**What you should do:**
Skip any picture you find and retype all the remaining lines exactly.

**Excerpted data:**

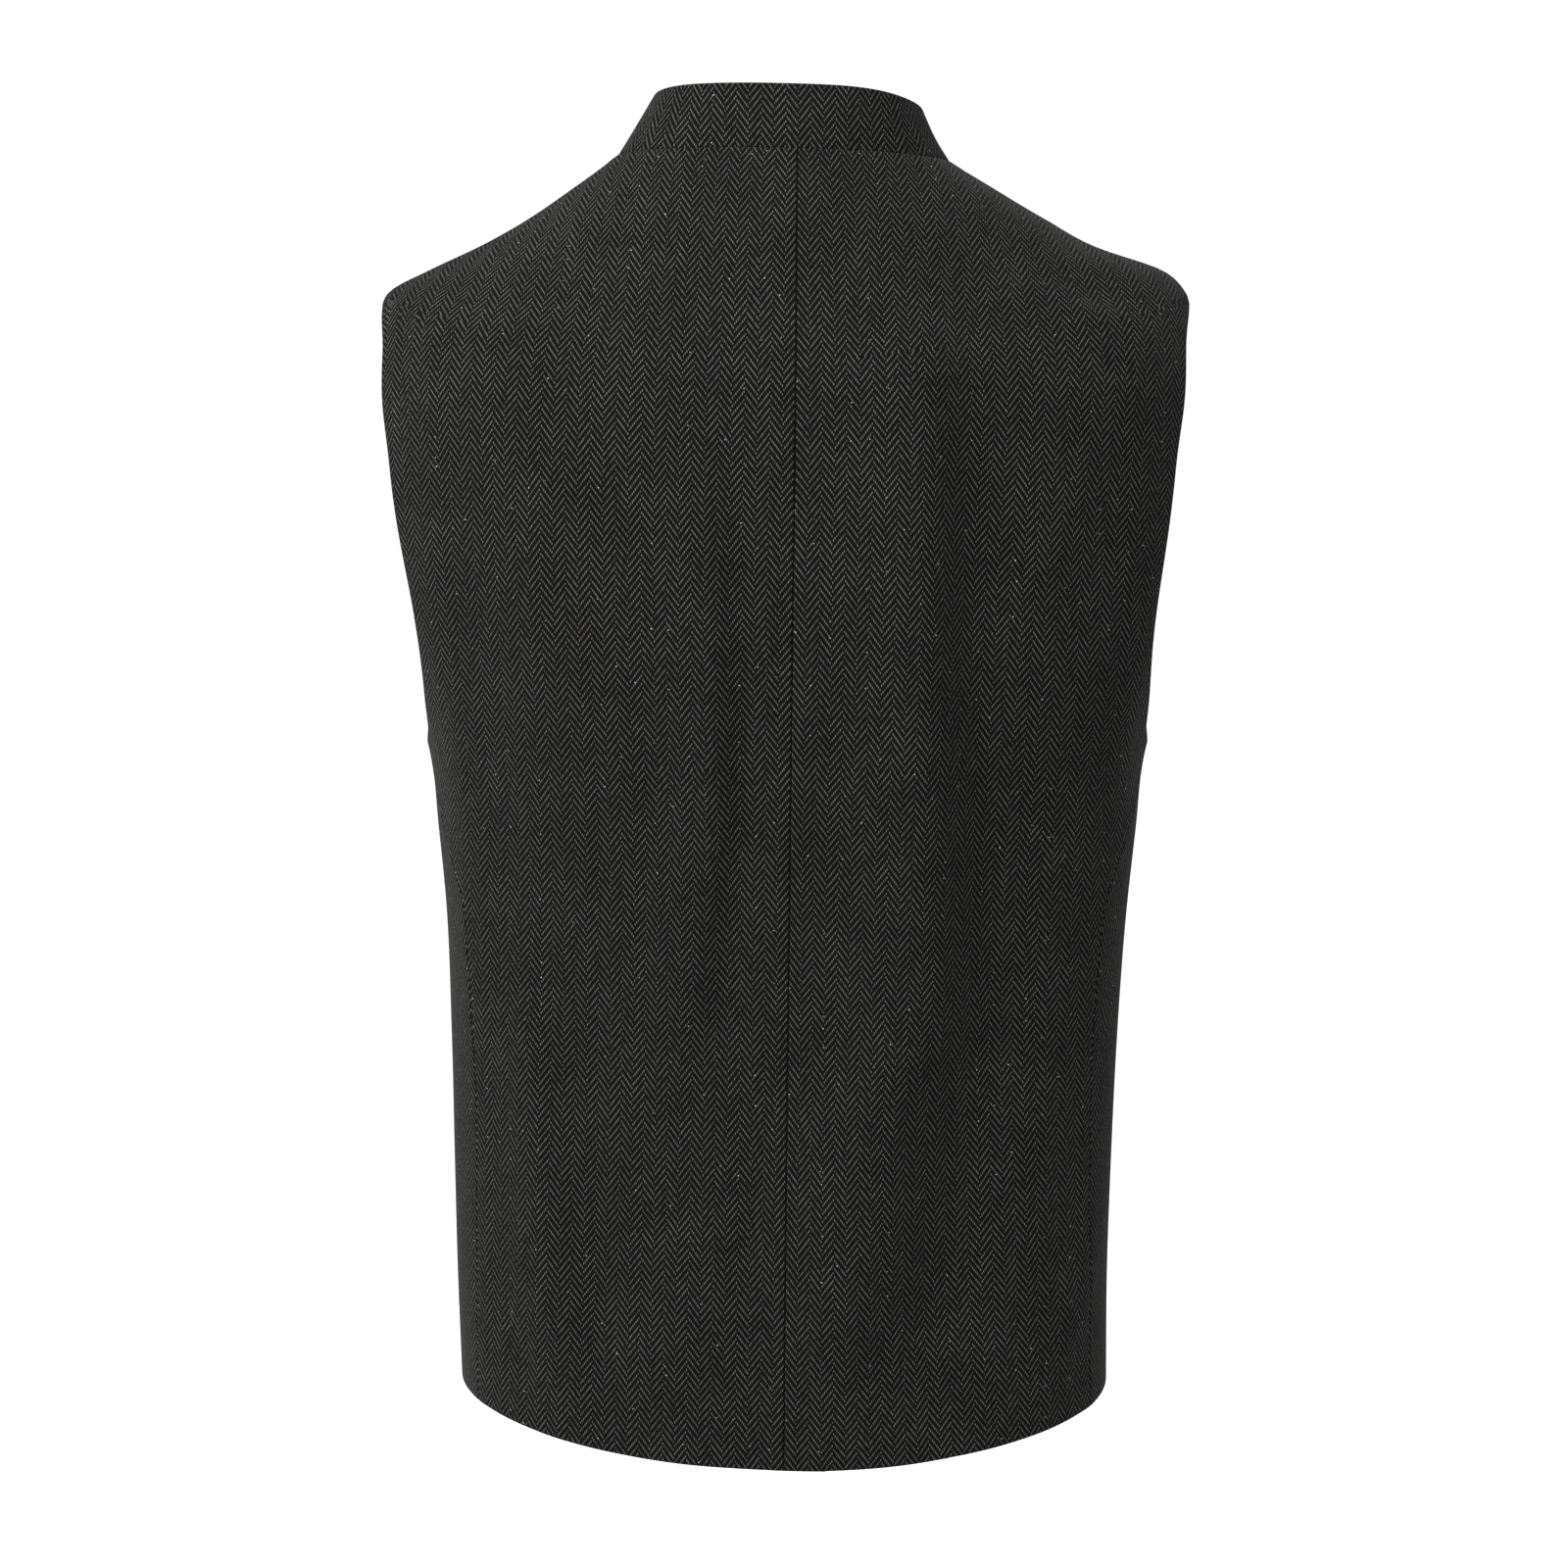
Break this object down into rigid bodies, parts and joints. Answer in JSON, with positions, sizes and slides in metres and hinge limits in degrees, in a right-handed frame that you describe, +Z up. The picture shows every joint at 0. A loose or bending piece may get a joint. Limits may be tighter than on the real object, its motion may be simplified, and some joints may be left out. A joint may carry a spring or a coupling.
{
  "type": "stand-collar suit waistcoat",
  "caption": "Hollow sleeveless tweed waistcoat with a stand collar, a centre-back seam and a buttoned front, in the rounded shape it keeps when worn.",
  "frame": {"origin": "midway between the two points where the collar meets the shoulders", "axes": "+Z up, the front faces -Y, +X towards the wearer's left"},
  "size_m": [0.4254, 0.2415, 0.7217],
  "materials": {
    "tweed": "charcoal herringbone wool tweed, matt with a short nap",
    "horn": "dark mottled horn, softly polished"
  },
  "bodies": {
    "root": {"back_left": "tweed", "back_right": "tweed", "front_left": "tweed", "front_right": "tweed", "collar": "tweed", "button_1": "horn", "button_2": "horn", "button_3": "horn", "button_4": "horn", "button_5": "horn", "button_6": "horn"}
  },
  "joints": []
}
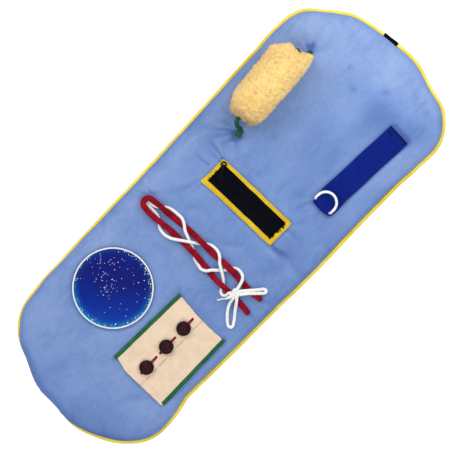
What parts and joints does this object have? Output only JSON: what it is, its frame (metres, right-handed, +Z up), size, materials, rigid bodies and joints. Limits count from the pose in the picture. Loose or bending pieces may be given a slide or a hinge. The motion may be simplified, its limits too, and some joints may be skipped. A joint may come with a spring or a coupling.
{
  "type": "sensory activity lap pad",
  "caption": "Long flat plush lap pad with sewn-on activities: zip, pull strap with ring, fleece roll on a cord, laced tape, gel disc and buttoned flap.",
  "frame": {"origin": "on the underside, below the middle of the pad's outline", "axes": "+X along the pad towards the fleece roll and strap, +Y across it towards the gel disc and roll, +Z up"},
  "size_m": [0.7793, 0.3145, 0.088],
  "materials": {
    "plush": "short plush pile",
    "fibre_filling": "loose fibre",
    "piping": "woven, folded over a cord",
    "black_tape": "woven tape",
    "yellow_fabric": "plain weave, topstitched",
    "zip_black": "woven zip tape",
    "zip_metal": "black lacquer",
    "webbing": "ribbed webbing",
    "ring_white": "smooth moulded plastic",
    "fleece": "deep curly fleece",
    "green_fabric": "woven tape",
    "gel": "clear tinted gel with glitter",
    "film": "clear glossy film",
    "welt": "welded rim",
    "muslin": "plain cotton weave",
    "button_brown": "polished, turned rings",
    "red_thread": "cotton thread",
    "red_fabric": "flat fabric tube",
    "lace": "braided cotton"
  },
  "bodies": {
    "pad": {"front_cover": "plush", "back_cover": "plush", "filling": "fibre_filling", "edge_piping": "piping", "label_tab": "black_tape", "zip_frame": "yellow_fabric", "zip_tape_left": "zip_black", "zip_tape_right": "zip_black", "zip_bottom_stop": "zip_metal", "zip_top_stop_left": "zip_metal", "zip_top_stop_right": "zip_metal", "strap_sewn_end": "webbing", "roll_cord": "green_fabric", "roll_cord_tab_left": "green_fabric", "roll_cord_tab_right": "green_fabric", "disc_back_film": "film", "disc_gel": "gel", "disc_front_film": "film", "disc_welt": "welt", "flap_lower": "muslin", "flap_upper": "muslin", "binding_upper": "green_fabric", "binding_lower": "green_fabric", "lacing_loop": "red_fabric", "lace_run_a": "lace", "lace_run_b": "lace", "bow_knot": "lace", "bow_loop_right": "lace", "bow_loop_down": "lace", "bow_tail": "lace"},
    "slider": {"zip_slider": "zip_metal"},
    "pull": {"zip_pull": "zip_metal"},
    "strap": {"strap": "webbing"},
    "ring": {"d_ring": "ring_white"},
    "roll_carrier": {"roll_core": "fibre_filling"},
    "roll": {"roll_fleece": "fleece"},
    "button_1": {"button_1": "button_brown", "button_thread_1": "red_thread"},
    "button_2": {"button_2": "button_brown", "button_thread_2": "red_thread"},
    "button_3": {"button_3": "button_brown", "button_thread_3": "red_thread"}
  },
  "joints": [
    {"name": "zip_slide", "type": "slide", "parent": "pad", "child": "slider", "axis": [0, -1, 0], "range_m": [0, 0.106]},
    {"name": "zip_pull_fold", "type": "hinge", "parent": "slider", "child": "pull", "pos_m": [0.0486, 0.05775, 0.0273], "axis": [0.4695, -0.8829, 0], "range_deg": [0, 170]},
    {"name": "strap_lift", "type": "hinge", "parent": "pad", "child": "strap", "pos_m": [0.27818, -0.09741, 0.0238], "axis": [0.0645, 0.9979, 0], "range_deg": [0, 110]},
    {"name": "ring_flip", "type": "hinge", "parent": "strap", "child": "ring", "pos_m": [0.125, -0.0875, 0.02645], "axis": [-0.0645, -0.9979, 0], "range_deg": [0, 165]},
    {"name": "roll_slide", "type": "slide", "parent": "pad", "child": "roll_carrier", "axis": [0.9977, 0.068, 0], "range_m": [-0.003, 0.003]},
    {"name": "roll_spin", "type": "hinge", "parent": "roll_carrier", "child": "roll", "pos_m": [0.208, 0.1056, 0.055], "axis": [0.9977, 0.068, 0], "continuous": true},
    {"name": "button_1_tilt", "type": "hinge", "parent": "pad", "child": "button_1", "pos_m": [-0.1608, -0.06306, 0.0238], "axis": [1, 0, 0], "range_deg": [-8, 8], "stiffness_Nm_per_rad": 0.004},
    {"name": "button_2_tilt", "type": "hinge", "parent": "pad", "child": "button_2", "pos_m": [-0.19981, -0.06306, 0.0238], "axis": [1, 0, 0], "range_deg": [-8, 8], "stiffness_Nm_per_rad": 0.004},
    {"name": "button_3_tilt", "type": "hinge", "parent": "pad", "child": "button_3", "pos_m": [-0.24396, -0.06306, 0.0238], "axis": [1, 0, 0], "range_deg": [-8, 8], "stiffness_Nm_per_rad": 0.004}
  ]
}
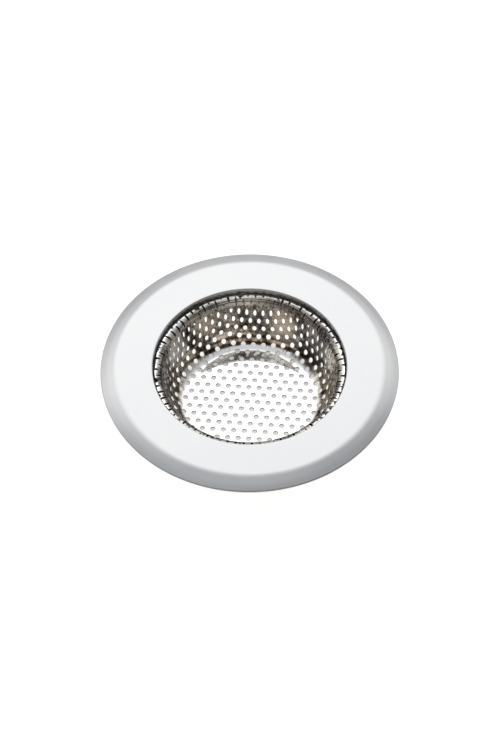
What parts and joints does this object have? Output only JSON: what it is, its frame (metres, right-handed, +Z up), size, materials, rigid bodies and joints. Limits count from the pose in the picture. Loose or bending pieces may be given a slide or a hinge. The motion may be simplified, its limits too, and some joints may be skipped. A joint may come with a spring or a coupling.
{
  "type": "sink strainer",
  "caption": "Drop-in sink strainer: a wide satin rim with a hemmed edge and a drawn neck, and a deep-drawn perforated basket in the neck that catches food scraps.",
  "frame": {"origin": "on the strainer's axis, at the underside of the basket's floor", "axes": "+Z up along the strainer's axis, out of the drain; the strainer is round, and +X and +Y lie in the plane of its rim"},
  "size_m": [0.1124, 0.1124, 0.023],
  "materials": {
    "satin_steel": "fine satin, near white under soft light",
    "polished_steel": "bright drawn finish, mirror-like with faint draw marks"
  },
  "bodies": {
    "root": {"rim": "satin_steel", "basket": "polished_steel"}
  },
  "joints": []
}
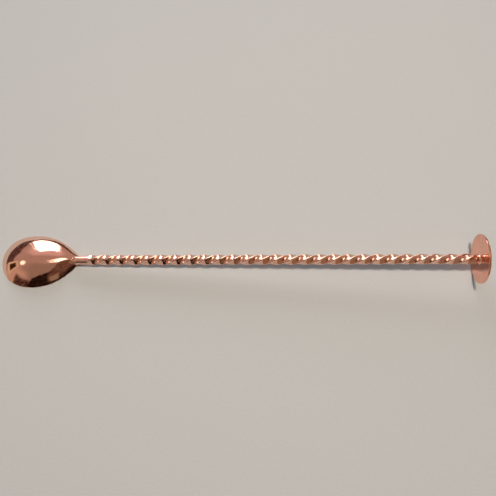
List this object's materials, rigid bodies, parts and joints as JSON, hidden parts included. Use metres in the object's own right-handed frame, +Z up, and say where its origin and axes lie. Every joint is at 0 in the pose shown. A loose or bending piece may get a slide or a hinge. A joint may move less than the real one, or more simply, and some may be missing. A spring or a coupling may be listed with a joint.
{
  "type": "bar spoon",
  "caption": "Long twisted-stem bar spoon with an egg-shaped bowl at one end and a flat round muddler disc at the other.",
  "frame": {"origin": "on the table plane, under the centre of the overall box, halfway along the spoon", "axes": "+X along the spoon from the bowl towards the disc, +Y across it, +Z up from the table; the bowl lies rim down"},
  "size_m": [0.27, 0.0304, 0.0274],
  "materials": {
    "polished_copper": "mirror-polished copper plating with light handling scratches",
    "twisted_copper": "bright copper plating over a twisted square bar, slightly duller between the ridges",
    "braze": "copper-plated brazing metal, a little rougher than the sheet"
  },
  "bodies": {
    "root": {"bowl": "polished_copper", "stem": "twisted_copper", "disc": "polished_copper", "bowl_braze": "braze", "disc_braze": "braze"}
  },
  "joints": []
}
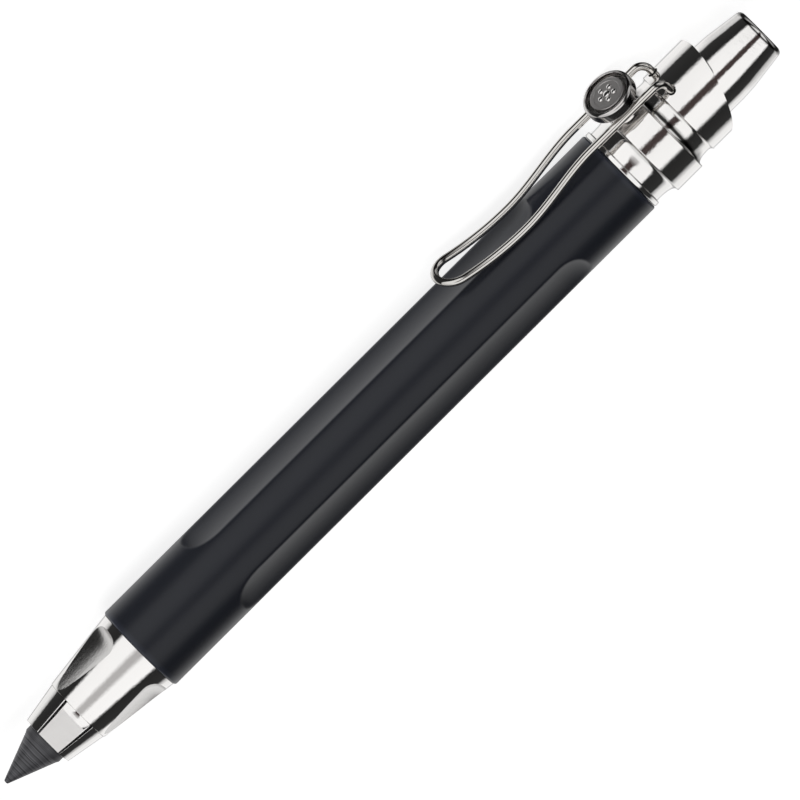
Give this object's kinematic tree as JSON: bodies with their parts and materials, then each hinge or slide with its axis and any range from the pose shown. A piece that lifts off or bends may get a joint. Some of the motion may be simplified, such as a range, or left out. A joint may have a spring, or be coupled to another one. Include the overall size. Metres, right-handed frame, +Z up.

**Reply:**
Break this object down into rigid bodies, parts and joints. Answer in JSON, with positions, sizes and slides in metres and hinge limits in degrees, in a right-handed frame that you describe, +Z up. The picture shows every joint at 0. A loose or bending piece may get a joint. Limits may be tighter than on the real object, its motion may be simplified, and some joints may be left out. A joint may carry a spring or a coupling.
{
  "type": "stand-collar suit waistcoat",
  "caption": "Hollow sleeveless tweed waistcoat with a stand collar, a centre-back seam and a buttoned front, in the rounded shape it keeps when worn.",
  "frame": {"origin": "midway between the two points where the collar meets the shoulders", "axes": "+Z up, the front faces -Y, +X towards the wearer's left"},
  "size_m": [0.4254, 0.2415, 0.7217],
  "materials": {
    "tweed": "charcoal herringbone wool tweed, matt with a short nap",
    "horn": "dark mottled horn, softly polished"
  },
  "bodies": {
    "root": {"back_left": "tweed", "back_right": "tweed", "front_left": "tweed", "front_right": "tweed", "collar": "tweed", "button_1": "horn", "button_2": "horn", "button_3": "horn", "button_4": "horn", "button_5": "horn", "button_6": "horn"}
  },
  "joints": []
}
What parts and joints does this object have? Output only JSON: what it is, its frame (metres, right-handed, +Z up), size, materials, rigid bodies and joints. Limits count from the pose in the picture. Loose or bending pieces may be given a slide or a hinge. The motion may be simplified, its limits too, and some joints may be skipped. A joint may come with a spring or a coupling.
{
  "type": "sensory activity lap pad",
  "caption": "Long flat plush lap pad with sewn-on activities: zip, pull strap with ring, fleece roll on a cord, laced tape, gel disc and buttoned flap.",
  "frame": {"origin": "on the underside, below the middle of the pad's outline", "axes": "+X along the pad towards the fleece roll and strap, +Y across it towards the gel disc and roll, +Z up"},
  "size_m": [0.7793, 0.3145, 0.088],
  "materials": {
    "plush": "short plush pile",
    "fibre_filling": "loose fibre",
    "piping": "woven, folded over a cord",
    "black_tape": "woven tape",
    "yellow_fabric": "plain weave, topstitched",
    "zip_black": "woven zip tape",
    "zip_metal": "black lacquer",
    "webbing": "ribbed webbing",
    "ring_white": "smooth moulded plastic",
    "fleece": "deep curly fleece",
    "green_fabric": "woven tape",
    "gel": "clear tinted gel with glitter",
    "film": "clear glossy film",
    "welt": "welded rim",
    "muslin": "plain cotton weave",
    "button_brown": "polished, turned rings",
    "red_thread": "cotton thread",
    "red_fabric": "flat fabric tube",
    "lace": "braided cotton"
  },
  "bodies": {
    "pad": {"front_cover": "plush", "back_cover": "plush", "filling": "fibre_filling", "edge_piping": "piping", "label_tab": "black_tape", "zip_frame": "yellow_fabric", "zip_tape_left": "zip_black", "zip_tape_right": "zip_black", "zip_bottom_stop": "zip_metal", "zip_top_stop_left": "zip_metal", "zip_top_stop_right": "zip_metal", "strap_sewn_end": "webbing", "roll_cord": "green_fabric", "roll_cord_tab_left": "green_fabric", "roll_cord_tab_right": "green_fabric", "disc_back_film": "film", "disc_gel": "gel", "disc_front_film": "film", "disc_welt": "welt", "flap_lower": "muslin", "flap_upper": "muslin", "binding_upper": "green_fabric", "binding_lower": "green_fabric", "lacing_loop": "red_fabric", "lace_run_a": "lace", "lace_run_b": "lace", "bow_knot": "lace", "bow_loop_right": "lace", "bow_loop_down": "lace", "bow_tail": "lace"},
    "slider": {"zip_slider": "zip_metal"},
    "pull": {"zip_pull": "zip_metal"},
    "strap": {"strap": "webbing"},
    "ring": {"d_ring": "ring_white"},
    "roll_carrier": {"roll_core": "fibre_filling"},
    "roll": {"roll_fleece": "fleece"},
    "button_1": {"button_1": "button_brown", "button_thread_1": "red_thread"},
    "button_2": {"button_2": "button_brown", "button_thread_2": "red_thread"},
    "button_3": {"button_3": "button_brown", "button_thread_3": "red_thread"}
  },
  "joints": [
    {"name": "zip_slide", "type": "slide", "parent": "pad", "child": "slider", "axis": [0, -1, 0], "range_m": [0, 0.106]},
    {"name": "zip_pull_fold", "type": "hinge", "parent": "slider", "child": "pull", "pos_m": [0.0486, 0.05775, 0.0273], "axis": [0.4695, -0.8829, 0], "range_deg": [0, 170]},
    {"name": "strap_lift", "type": "hinge", "parent": "pad", "child": "strap", "pos_m": [0.27818, -0.09741, 0.0238], "axis": [0.0645, 0.9979, 0], "range_deg": [0, 110]},
    {"name": "ring_flip", "type": "hinge", "parent": "strap", "child": "ring", "pos_m": [0.125, -0.0875, 0.02645], "axis": [-0.0645, -0.9979, 0], "range_deg": [0, 165]},
    {"name": "roll_slide", "type": "slide", "parent": "pad", "child": "roll_carrier", "axis": [0.9977, 0.068, 0], "range_m": [-0.003, 0.003]},
    {"name": "roll_spin", "type": "hinge", "parent": "roll_carrier", "child": "roll", "pos_m": [0.208, 0.1056, 0.055], "axis": [0.9977, 0.068, 0], "continuous": true},
    {"name": "button_1_tilt", "type": "hinge", "parent": "pad", "child": "button_1", "pos_m": [-0.1608, -0.06306, 0.0238], "axis": [1, 0, 0], "range_deg": [-8, 8], "stiffness_Nm_per_rad": 0.004},
    {"name": "button_2_tilt", "type": "hinge", "parent": "pad", "child": "button_2", "pos_m": [-0.19981, -0.06306, 0.0238], "axis": [1, 0, 0], "range_deg": [-8, 8], "stiffness_Nm_per_rad": 0.004},
    {"name": "button_3_tilt", "type": "hinge", "parent": "pad", "child": "button_3", "pos_m": [-0.24396, -0.06306, 0.0238], "axis": [1, 0, 0], "range_deg": [-8, 8], "stiffness_Nm_per_rad": 0.004}
  ]
}
What parts and joints does this object have? Output only JSON: what it is, its frame (metres, right-handed, +Z up), size, materials, rigid bodies and joints. Limits count from the pose in the picture. Loose or bending pieces may be given a slide or a hinge. The motion may be simplified, its limits too, and some joints may be skipped. A joint may come with a spring or a coupling.
{
  "type": "sink strainer",
  "caption": "Drop-in sink strainer: a wide satin rim with a hemmed edge and a drawn neck, and a deep-drawn perforated basket in the neck that catches food scraps.",
  "frame": {"origin": "on the strainer's axis, at the underside of the basket's floor", "axes": "+Z up along the strainer's axis, out of the drain; the strainer is round, and +X and +Y lie in the plane of its rim"},
  "size_m": [0.1124, 0.1124, 0.023],
  "materials": {
    "satin_steel": "fine satin, near white under soft light",
    "polished_steel": "bright drawn finish, mirror-like with faint draw marks"
  },
  "bodies": {
    "root": {"rim": "satin_steel", "basket": "polished_steel"}
  },
  "joints": []
}
List this object's materials, rigid bodies, parts and joints as JSON, hidden parts included. Use metres in the object's own right-handed frame, +Z up, and say where its origin and axes lie. Every joint is at 0 in the pose shown. A loose or bending piece may get a slide or a hinge. A joint may move less than the real one, or more simply, and some may be missing. A spring or a coupling may be listed with a joint.
{
  "type": "bar spoon",
  "caption": "Long twisted-stem bar spoon with an egg-shaped bowl at one end and a flat round muddler disc at the other.",
  "frame": {"origin": "on the table plane, under the centre of the overall box, halfway along the spoon", "axes": "+X along the spoon from the bowl towards the disc, +Y across it, +Z up from the table; the bowl lies rim down"},
  "size_m": [0.27, 0.0304, 0.0274],
  "materials": {
    "polished_copper": "mirror-polished copper plating with light handling scratches",
    "twisted_copper": "bright copper plating over a twisted square bar, slightly duller between the ridges",
    "braze": "copper-plated brazing metal, a little rougher than the sheet"
  },
  "bodies": {
    "root": {"bowl": "polished_copper", "stem": "twisted_copper", "disc": "polished_copper", "bowl_braze": "braze", "disc_braze": "braze"}
  },
  "joints": []
}
Give this object's kinematic tree as JSON: bodies with their parts and materials, then each hinge or slide with its axis and any range from the pose shown. A piece that lifts off or bends may get a joint. Some of the motion may be simplified, such as a range, or left out. A joint may have a spring, or be coupled to another one. Include the overall size. Metres, right-handed frame, +Z up.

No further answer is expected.